Stout illustrates the role of the conscience with the story of Franco Gonzales, an undocumented dishwasher who was standing alone at a bus stop one evening when a bag containing $200,003 in cash dropped from the back of a Brinks truck at his feet. Gonzales took the bag home, and after a night spent wrestling with his conscience, called the police and asked them to return the money to its rightful owner. “When I first studied economics in the late 1970s, my professors told me that most people act like members of the species homo economicus: they act selfishly and rationally,” Stout said. “My professors and I both knew, of course, that homo sapiens doesn’t always act like homo economicus. However, my professors insisted, people like Franco Gonzales were the exceptions that proved the rule. Self-sacrificing behavior was rare, unpredictable and unworthy of serious study.”

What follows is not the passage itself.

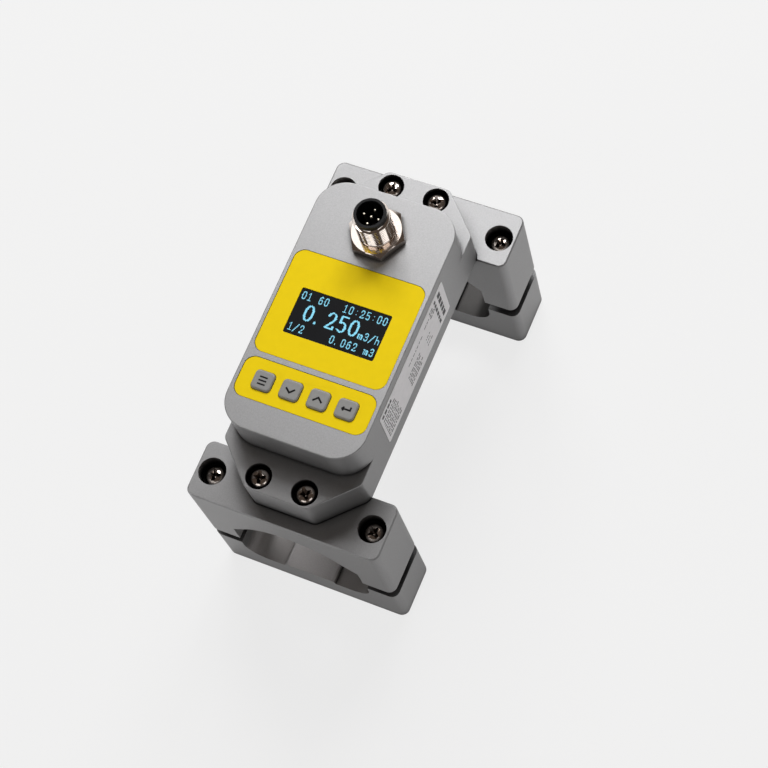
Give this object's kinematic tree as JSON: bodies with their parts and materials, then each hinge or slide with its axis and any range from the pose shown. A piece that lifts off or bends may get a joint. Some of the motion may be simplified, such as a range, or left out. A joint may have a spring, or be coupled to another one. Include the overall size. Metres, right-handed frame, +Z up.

Stout disagrees, noting that in non-economic contexts, people who exhibit totally self-interested behavior are considered psychopaths, who make up approximately 2 percent of the population, but more than 25 percent of the prison population in the U.S.
Concerned that other disciplines, including the social sciences, have adopted a standard of “rational selfishness” originally intended only to describe individuals’ behavior toward money and material goods, Stout argues that many public policy makers now “neglect the crucial role our better impulses play in society.” Cultivating Conscience is the outgrowth of Stout’s belief that “It is time to explore the possibility that we might encourage or discourage particular behaviors by appealing not to selfishness, but to the force of conscience.”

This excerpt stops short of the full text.